Que penses-tu du travail de Banksy, tu t’en sens proche ?
Dans mes choix d’images, j’ai parfois des pochoirs qui sont purement des messages, j’en ai quelques-uns mais je ne veux pas être illustratif à l’instar de Banksy, il est un peu pour moi le Plantu des murs !
Hormis quelques images très poétiques, intemporelles et universelles comme cette petite fille qui tient un ballon en forme de cœur, on a au moins 50 % de son travail qui est quelque chose de très illustratif. J’adore, il a un génie du contexte et de l’à‑propos, c’est un grand artiste mais parfois on ne trouve pas l’intemporalité et l’universalité vers lesquelles j’aime tendre et que j’apprécie chez beaucoup d’artistes. Je pense que c’est important qu’une image puisse être reçue par quelqu’un qui est à l’autre bout de la planète, qui n’est pas en Occident et pas forcément au fait et au courant des turpitudes de notre monde occidental. Je me souviens en 2004 en allant à Londres, j’ai compris le travail de Banksy. J’avais vu dans ses travaux énormément de références aux caméras de surveillance, dispositifs qui n’étaient pas encore arrivés en France. J’ignorais totalement qu’il y en avait autant en Angleterre. En ce sens, c’est un chroniqueur politico-social de ce qui se passe, en particulier en Occident. Mon travail ne s’implique pas tout à fait dans cette logique. Il m’arrive pourtant de le faire ainsi quand la crise a pris de l’ampleur, ce trader assis en tailleur en costume cravate qui a les mains jointes comme en prière et qui a les yeux tournés vers le ciel et la légende est Prions la sainte trinité : (la sainte trinité du dollar, de l’euro et de la livre sterling). J’ai fait également un autoportrait où je suis la main contre un mur en train de vomir et ce que je vomis ce sont tous ces logos des monnaies internationales d’une part et les mots comme crédit, finance, crise, pouvoir, argent… J’étais là tout à fait dans le message directement politique sans pour autant dire votez ceci ou votez cela.
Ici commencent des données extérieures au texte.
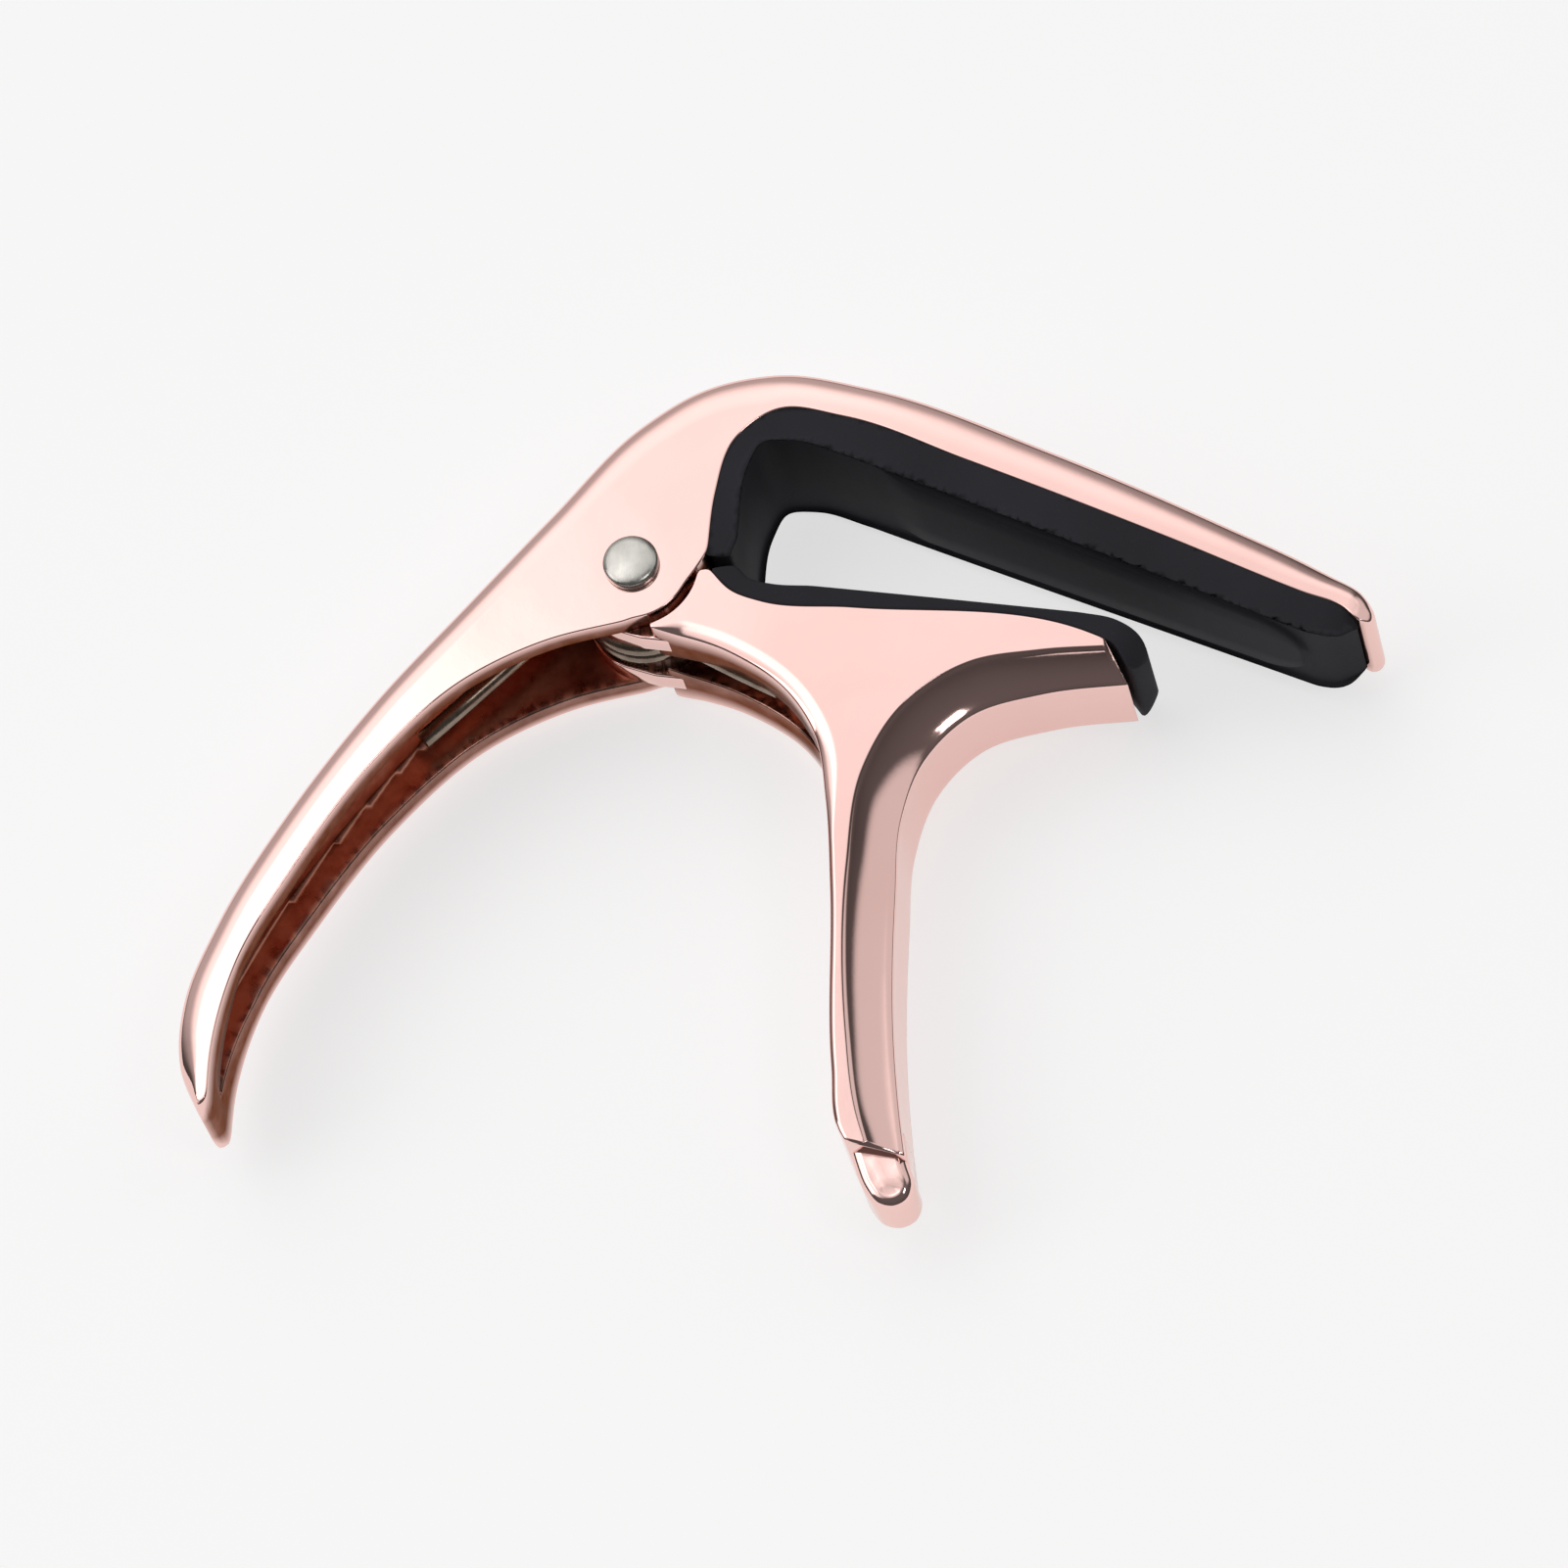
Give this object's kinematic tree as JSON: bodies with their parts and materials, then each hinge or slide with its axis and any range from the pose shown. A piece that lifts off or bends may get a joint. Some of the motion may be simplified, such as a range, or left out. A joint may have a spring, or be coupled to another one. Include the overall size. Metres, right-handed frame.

Mais la plupart du temps je suis plutôt dans un engagement poétique.
On fait de l’image ce que l’on veut et en ce sens mon engagement c’est vraiment rendre aux gens ce qui leur appartient. C’est-à-dire que pour moi la publicité, les grands encarts publicitaires de 6m x 4m que l’on nous impose même si certaines peuvent être considérées comme des œuvres d’art, j’estime que ce sont quand même des pulsions ou en tout cas des impositions à la population. On est dans une situation où la ville, les gens sont dépossédés de ce qui leur appartient et ne sont pas choqués par un mobilier qui est le même (c’est-à-dire Decaux) dans toutes les grandes villes du monde.
Ce phénomène qu’est le Street art n’est pas un mouvement artistique pour moi mais bien un phénomène. Et c’est pour cela que je refuse maintenant, et pourtant je l’ai beaucoup fait, de séparer le Street art du graffiti du tag, etc. Parce que artistiquement parlant on peut s’interroger sur où commence l’art et où s’arrête-t-il ? Il y a des milliers ou des millions de jeunes ou de moins jeunes qui déposent des traces, des marques que l’on peut trouver belles ou pas belles mais qui en tout cas se réaccaparent la ville. C’est un phénomène planétaire qui n’a jamais existé auparavant. La figuration libre en France dans les années 80 était représentée par : Robert Combas, Hervé Di Rosa, Rémi Blanchard, François Boisrond. Si on allait en Afrique du Sud ou en Asie, absolument personne n’avait entendu parler de ces gens-là. Alors qu’aujourd’hui, il y a des gens dans le moindre village d’Afrique, d’Asie, d’Inde, des pays de l’Est, du Nord de l’Europe, en Amérique latine, qui font des choses sur les murs, connus ou inconnus, ils se considèrent comme artistes ou pas. Ils sont en lutte et expriment des colères sur les murs ou au contraire essaient de dessiner leur rêve. Ils le font en utilisant, en particulier, un outil incroyable qu’est la bombe aérosol. Ils collent, détournent la signalétique urbaine, fabriquent des choses en volume, s’inscrivent dans des lignées qui peuvent appartenir au muralisme latino-américain ou à la calligraphie arabe, même à la peinture rupestre.